Definition
Flight Service Stations are FAA-operated air traffic facilities that provide pilots with a range of preflight and inflight services, including weather briefings, flight plan filing and activation, search and rescue initiation for overdue aircraft, assistance to lost or distressed pilots, relay of air traffic control instructions, broadcast of aviation weather and aeronautical information, and issuance of Notices to Airmen (NOTAMs). FSSs do not provide air traffic separation or control; their role is advisory and support-based.
Plain English
FSSs are FAA stations that pilots contact — by phone, radio, or online — to get weather briefings, file flight plans, and receive other safety information before and during a flight.
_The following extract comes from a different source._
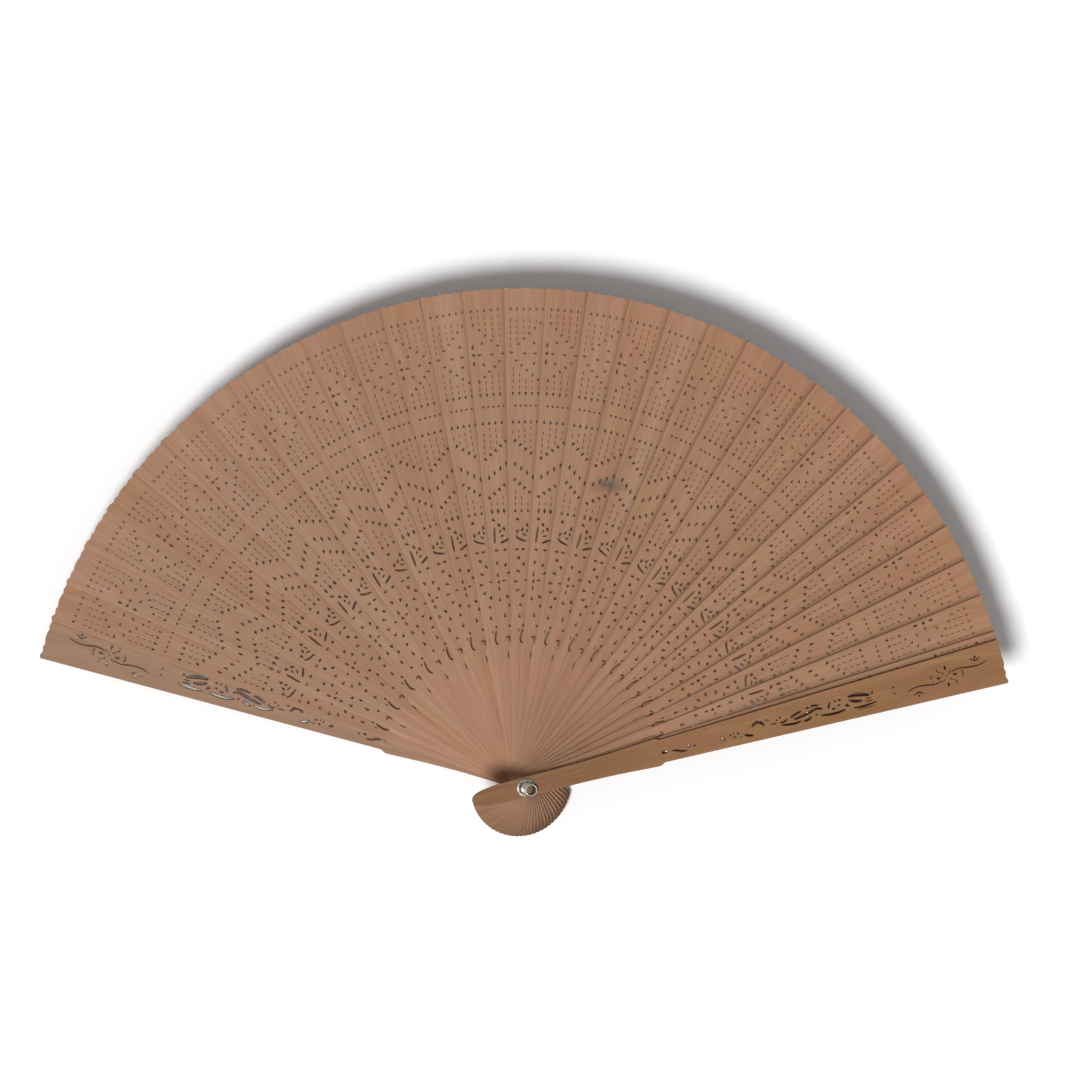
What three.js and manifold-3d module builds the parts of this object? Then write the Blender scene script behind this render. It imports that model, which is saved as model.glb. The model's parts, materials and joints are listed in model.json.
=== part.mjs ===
// A folding fan of thin pierced wooden sticks between two thicker guards, all turning on one rivet.
// Millimetres. The fan lies flat and open: +Z is the rivet's axis and the fan opens about +Y.
// z = 0 is the flat underside of the rivet's back head.

import * as THREE from 'three';
import { mergeVertices } from 'three/addons/utils/BufferGeometryUtils.js';
import Module from 'manifold-3d';

// The outline that sticks and guards share, measured from the rivet's axis
const TIP_REACH = 179.3;
const TAIL_REACH = 19.6;
const FOOT_REACH = 51.8;
const TIP_WIDTH = 16.4;
const FOOT_WIDTH = 8.4;
const SHOULDER_WIDTH = 10.1;
const SHANK_WIDTH = 7.2;
const NOTCH_HEIGHT = 3.4;
const SCALLOP_DEPTH = 0.5;

// Points of the scalloped tip: a share of the half width, and a share of the scallop's depth
const TIP_SCALLOPS = [[0, 0.4], [0.32, 1], [0.48, 0.6], [0.7, 1], [0.87, 0], [1, 1]];

// Points of the flank: how far it has narrowed from shoulder to shank, and a share of the shoulder's height
const FLANK = [[0, 1], [0.75, 0.68], [1, 0.36], [1, 0]];
const FLANK_STEPS = 4;
const TAIL_TAPER = 0.92;
const TAIL_SHARE = 0.6;
const TAIL_TURNS = [50, 75];

// Layers along the rivet
const STICK_THICKNESS = 0.6;
const GUARD_THICKNESS = 1.5;
const LAYER_GAP = 0.1;

// Angles between neighbours when the fan is open, from the back guard on the left to the front guard
const OPEN_STEPS = [
  { count: 2, degrees: 4.6 },
  { count: 6, degrees: 5.0 },
  { count: 14, degrees: 4.84 },
  { count: 9, degrees: 4.49 },
  { count: 1, degrees: 1.0 },
];

// The rivet and its two washers
const SHANK_RADIUS = 1.15;
const RIVET_CLEARANCE = 0.35;
const BACK_HEAD_RADIUS = 2.6;
const BACK_HEAD_HEIGHT = 0.7;
const BACK_HEAD_FLAT = 0.85;
const WASHER_RADIUS = 3.4;
const WASHER_THICKNESS = 0.4;
const COLLAR_RADIUS = 2.5;
const COLLAR_HEIGHT = 0.6;
const COLLAR_TAPER = 0.9;
const EYELET_RADIUS = 2.2;
const EYELET_WALL = 0.45;
const EYELET_HEIGHT = 1.3;
const EYELET_LEAN = 1.2;
const EYELET_LEAN_DEGREES = -23;
const ROUND_STEPS = 24;
const ARC_STEPS = 5;

// Piercings of every slat
const DROP_WIDTH = 1.4;
const DROP_LENGTH = 2.1;
const CORD_HOLE_WIDTH = 0.9;
const CORD_HOLE_COUNT = 5;
const CORD_HOLE_PITCH = 1.85;
const CORD_FROM_TIP = 42.5;

// Lines of piercings on an odd stick. Each end is a share of the half width, positive to the right, and a
// distance from the tip. turn is how far a drop's point is turned from the tip, anticlockwise.
// An even stick mirrors the lines of drops, but not the level row at the top.
const PIERCINGS_IN_LINE = 4;
const TOP_ROW = { from: [-0.72, 7.5], to: [0.15, 7.5] };
const DROP_LINES = [
  { from: [0.65, 12.8], to: [-0.1, 18.4], turn: -146 },
  { from: [-0.47, 26.2], to: [0.34, 31.3], turn: -56 },
  { from: [-0.59, 55.2], to: [0.32, 59.9], turn: 145 },
  { from: [-0.56, 63.6], to: [0.48, 68.3], turn: 0 },
];

// The guards' flower and scrolled leaves
const GUARD_CORD_HOLE_PITCH = 2.25;
const GUARD_CORD_HOLE_COUNT = 2;
const FLOWER_FROM_TIP = 22.5;
const PETAL_REACH = 2.6;
const LEAF_COUNT = 6;
const LEAF_LENGTH = 5.6;
const LEAF_PITCH = 8;
const LEAF_LEAN = 20;
const LEAVES_BELOW_CORD = 10;

const degrees = THREE.MathUtils.degToRad;
const steps = OPEN_STEPS.flatMap(({ count, degrees: angle }) => Array(count).fill(angle));
const openAngle = steps.reduce((sum, step) => sum + step, 0);
const stickCount = steps.length - 1;

// Heights of the layers, from the back head upwards
const guardBottom = BACK_HEAD_HEIGHT + WASHER_THICKNESS;
const firstStickBottom = guardBottom + GUARD_THICKNESS + LAYER_GAP;
const stickPitch = STICK_THICKNESS + LAYER_GAP;
const frontGuardBottom = firstStickBottom + stickCount * stickPitch;
const frontWasherBottom = frontGuardBottom + GUARD_THICKNESS;
const frontWasherTop = frontWasherBottom + WASHER_THICKNESS;
const collarTop = frontWasherTop + COLLAR_HEIGHT;

const wood = { roughness: 0.62, metalness: 0 };
const steel = { color: 0xb9b7b0, roughness: 0.35, metalness: 1 };

// Half of the outline, from the middle of the scalloped tip down to the middle of the rounded tail
function halfOutline() {
  const tip = TIP_SCALLOPS.map(([share, dip]) =>
    new THREE.Vector2(share * TIP_WIDTH / 2, TIP_REACH - dip * SCALLOP_DEPTH));
  const foot = [
    new THREE.Vector2(FOOT_WIDTH / 2, FOOT_REACH),
    new THREE.Vector2((FOOT_WIDTH + SHOULDER_WIDTH) / 4, FOOT_REACH - NOTCH_HEIGHT / 2),
  ];
  const shoulder = FOOT_REACH - NOTCH_HEIGHT;
  const flank = new THREE.SplineCurve([
    ...FLANK.map(([narrowed, share]) =>
      new THREE.Vector2(THREE.MathUtils.lerp(SHOULDER_WIDTH, SHANK_WIDTH, narrowed) / 2, shoulder * share)),
    new THREE.Vector2(SHANK_WIDTH * TAIL_TAPER / 2, -TAIL_REACH * TAIL_SHARE),
  ]).getPoints(FLANK_STEPS);
  const lastFlank = flank[flank.length - 1];
  const tail = TAIL_TURNS.map((turn) => new THREE.Vector2(
    lastFlank.x * Math.cos(degrees(turn)),
    lastFlank.y - (TAIL_REACH + lastFlank.y) * Math.sin(degrees(turn)),
  ));
  return [...tip, ...foot, ...flank, ...tail, new THREE.Vector2(0, -TAIL_REACH)];
}

// Width of the blade at a distance from the rivet's axis
function bladeWidth(reach) {
  return THREE.MathUtils.mapLinear(reach, FOOT_REACH, TIP_REACH, FOOT_WIDTH, TIP_WIDTH);
}

// A piercing with the given corners about its middle, turned anticlockwise by an angle in degrees
function piercing(x, y, corners, turn) {
  const centre = new THREE.Vector2(x, y);
  return new THREE.Path(corners.map(([across, along]) =>
    new THREE.Vector2(x + across, y + along).rotateAround(centre, degrees(turn))));
}

// A drop has three corners, with its point towards the tip
function drop(x, y, turn) {
  const foot = -DROP_LENGTH / 2;
  return piercing(x, y, [[0, -foot], [-DROP_WIDTH / 2, foot], [DROP_WIDTH / 2, foot]], turn);
}

// A lozenge has four corners: a leaf, a cord hole or a piercing of the top row
function lozenge(x, y, width, length, turn = 0) {
  return piercing(x, y, [[0, length / 2], [-width / 2, 0], [0, -length / 2], [width / 2, 0]], turn);
}

// Evenly spaced places on the blade between two ends. hand is 1, or -1 for the mirror image.
function placesBetween(from, to, hand = 1) {
  return Array.from({ length: PIERCINGS_IN_LINE }, (_, i) => {
    const way = i / (PIERCINGS_IN_LINE - 1);
    const reach = TIP_REACH - THREE.MathUtils.lerp(from[1], to[1], way);
    const share = hand * THREE.MathUtils.lerp(from[0], to[0], way);
    return [share * bladeWidth(reach) / 2, reach];
  });
}

function cordHoles(count, pitch) {
  return Array.from({ length: count }, (_, i) =>
    lozenge((i - (count - 1) / 2) * pitch, TIP_REACH - CORD_FROM_TIP, CORD_HOLE_WIDTH, CORD_HOLE_WIDTH));
}

function rivetHole() {
  return new THREE.Path().absarc(0, 0, SHANK_RADIUS + RIVET_CLEARANCE, 0, 2 * Math.PI, false);
}

// A flat slat lying in XY with its rivet hole at the origin
function slatGeometry(piercings, thickness) {
  const right = halfOutline();
  const left = right.slice(1, -1).reverse().map(({ x, y }) => new THREE.Vector2(-x, y));
  const shape = new THREE.Shape([...right, ...left]);
  shape.holes = [rivetHole(), ...piercings];
  const options = { depth: thickness, bevelEnabled: false, curveSegments: ARC_STEPS };
  return new THREE.ExtrudeGeometry(shape, options);
}

// An inner stick: the top row, half a diamond, the cord holes and two zigzags that run on
// from stick to stick
function stickPiercings(index) {
  const hand = index % 2 ? 1 : -1;
  return [
    ...placesBetween(TOP_ROW.from, TOP_ROW.to).map(([x, y]) => lozenge(x, y, DROP_WIDTH, DROP_LENGTH)),
    ...DROP_LINES.flatMap(({ from, to, turn }) =>
      placesBetween(from, to, hand).map(([x, y]) => drop(x, y, hand * turn))),
    ...cordHoles(CORD_HOLE_COUNT, CORD_HOLE_PITCH),
  ];
}

// A guard: a flower near the tip, two cord holes and a column of leaves down the blade.
// side is 1 for the front guard and -1 for the back guard, its mirror image.
function guardPiercings(side) {
  const flower = TIP_REACH - FLOWER_FROM_TIP;
  const petals = [0, 90, 180, 270].map((turn) => {
    const away = new THREE.Vector2(0, -PETAL_REACH).rotateAround(new THREE.Vector2(), degrees(turn));
    return drop(away.x, flower + away.y, turn);
  });
  const leaves = Array.from({ length: LEAF_COUNT }, (_, i) => {
    const hand = side * (i % 2 ? 1 : -1);
    const reach = TIP_REACH - CORD_FROM_TIP - LEAVES_BELOW_CORD - i * LEAF_PITCH;
    return lozenge(hand, reach, DROP_WIDTH, LEAF_LENGTH, hand * LEAF_LEAN);
  });
  return [...cordHoles(GUARD_CORD_HOLE_COUNT, GUARD_CORD_HOLE_PITCH), ...petals, ...leaves];
}

function lathe(profile) {
  const points = profile.map(([radius, height]) => new THREE.Vector2(radius, height));
  return new THREE.LatheGeometry(points, ROUND_STEPS).rotateX(Math.PI / 2);
}

function washerGeometry() {
  const bore = SHANK_RADIUS + RIVET_CLEARANCE;
  return lathe([
    [bore, 0],
    [WASHER_RADIUS, 0],
    [WASHER_RADIUS, WASHER_THICKNESS],
    [bore, WASHER_THICKNESS],
    [bore, 0],
  ]);
}

// The joins below need one closed solid with its shared corners merged
const wasm = await Module();
wasm.setup();

function toSolid(geometry) {
  const bare = geometry.clone();
  bare.deleteAttribute('normal');
  bare.deleteAttribute('uv');
  const merged = mergeVertices(bare);
  const vertProperties = Float32Array.from(merged.attributes.position.array);
  const triVerts = Uint32Array.from(merged.index.array);
  return new wasm.Manifold(new wasm.Mesh({ numProp: 3, vertProperties, triVerts }));
}

function toGeometry(solid) {
  const mesh = solid.getMesh();
  const geometry = new THREE.BufferGeometry();
  geometry.setAttribute('position', new THREE.BufferAttribute(mesh.vertProperties, 3));
  geometry.setIndex(new THREE.BufferAttribute(mesh.triVerts, 1));
  geometry.computeVertexNormals();
  return geometry;
}

// Back head, shank and collar in one turning, joined to an open eyelet that leans to one side
function rivetGeometry() {
  const body = lathe([
    [0, 0],
    [BACK_HEAD_RADIUS * BACK_HEAD_FLAT, 0],
    [BACK_HEAD_RADIUS, BACK_HEAD_HEIGHT / 2],
    [BACK_HEAD_RADIUS, BACK_HEAD_HEIGHT],
    [SHANK_RADIUS, BACK_HEAD_HEIGHT],
    [SHANK_RADIUS, frontWasherTop],
    [COLLAR_RADIUS, frontWasherTop],
    [COLLAR_RADIUS * COLLAR_TAPER, collarTop],
    [0, collarTop],
  ]);
  const eyelet = lathe([
    [EYELET_RADIUS - EYELET_WALL, COLLAR_HEIGHT / 2],
    [EYELET_RADIUS, COLLAR_HEIGHT / 2],
    [EYELET_RADIUS, EYELET_HEIGHT],
    [EYELET_RADIUS - EYELET_WALL, EYELET_HEIGHT],
    [EYELET_RADIUS - EYELET_WALL, COLLAR_HEIGHT / 2],
  ]);
  const lean = degrees(EYELET_LEAN_DEGREES);
  eyelet.translate(EYELET_LEAN * Math.cos(lean), EYELET_LEAN * Math.sin(lean), frontWasherTop);
  return toGeometry(toSolid(body).add(toSolid(eyelet)));
}

const group = new THREE.Group();

function addPiece(name, geometry, look, height, angle = 90) {
  const mesh = new THREE.Mesh(geometry, new THREE.MeshStandardMaterial(look));
  mesh.name = name;
  mesh.position.z = height;
  mesh.rotation.z = degrees(angle - 90);
  group.add(mesh);
}

// The open fan is even about +Y, so its first slat lies half the open angle to the left
const guardLook = { ...wood, color: 0x8f6b50 };
const stickLook = { ...wood, color: 0xa87e60 };
const backGuard = slatGeometry(guardPiercings(-1), GUARD_THICKNESS);
const frontGuard = slatGeometry(guardPiercings(1), GUARD_THICKNESS);
let angle = 90 + openAngle / 2;
addPiece('back_guard', backGuard, guardLook, guardBottom, angle);
for (let i = 1; i <= stickCount; i += 1) {
  angle -= steps[i - 1];
  const name = `stick_${String(i).padStart(2, '0')}`;
  const bottom = firstStickBottom + (i - 1) * stickPitch;
  addPiece(name, slatGeometry(stickPiercings(i), STICK_THICKNESS), stickLook, bottom, angle);
}
angle -= steps[stickCount];
addPiece('front_guard', frontGuard, guardLook, frontGuardBottom, angle);
addPiece('rivet', rivetGeometry(), steel, 0);
addPiece('back_washer', washerGeometry(), steel, BACK_HEAD_HEIGHT);
addPiece('front_washer', washerGeometry(), steel, frontWasherBottom);

export default group;
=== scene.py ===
# %% [markdown]
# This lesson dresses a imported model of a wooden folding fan. The fan has 31 thin sticks between two thicker
# guards, and all of them turn on one rivet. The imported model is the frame: it says how large each slat is,
# at which height it lies and how far it turns, so everything below is placed from it.

import json
import math
from collections import namedtuple

import bpy
import numpy as np
from mathutils import Matrix, Vector


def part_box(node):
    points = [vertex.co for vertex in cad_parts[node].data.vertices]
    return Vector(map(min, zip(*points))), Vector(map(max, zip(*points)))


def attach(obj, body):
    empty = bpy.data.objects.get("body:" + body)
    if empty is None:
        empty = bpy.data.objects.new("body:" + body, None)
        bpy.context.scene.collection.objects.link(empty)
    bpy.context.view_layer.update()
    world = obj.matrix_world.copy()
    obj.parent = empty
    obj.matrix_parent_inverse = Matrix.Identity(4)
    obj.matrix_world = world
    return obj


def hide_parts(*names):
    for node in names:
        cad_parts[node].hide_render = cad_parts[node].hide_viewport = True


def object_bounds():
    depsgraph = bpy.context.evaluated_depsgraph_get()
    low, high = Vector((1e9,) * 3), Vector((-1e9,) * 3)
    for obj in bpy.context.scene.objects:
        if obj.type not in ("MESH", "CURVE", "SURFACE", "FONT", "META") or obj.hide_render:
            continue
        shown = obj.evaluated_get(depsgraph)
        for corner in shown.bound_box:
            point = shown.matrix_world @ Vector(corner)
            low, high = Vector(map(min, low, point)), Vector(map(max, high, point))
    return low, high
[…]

They help pilots, but they do not direct or separate traffic the way a control tower does.
Context Anchor
Seen when the handbook discusses outside resources a pilot can use for weather, flight planning, and help during a flight.
Derivation
‘Flight Service’ describes the function — services to pilots in flight and on the ground. ‘Station’ comes from Latin statio, meaning a fixed post or place where someone stands ready. So an FSS is a fixed FAA post staffed to serve pilots, distinct from a control facility that directs traffic.
Why Pilots Care
They supply the weather and airspace information needed for safe go/no-go decisions and route adjustments.
Intuition Check
Do not read “station” as only a building you visit in person. In this context, an FSS is a pilot support service you may reach remotely. Do not treat an FSS like a control tower. It gives information and assistance, not aircraft control instructions.
Example Sentence 1
Before departing on the cross-country, the student called the FSS for a standard weather briefing and filed a VFR flight plan.
Example Sentence 2
While flying cross-country the pilot contacted an FSS to confirm updated temporary flight restrictions.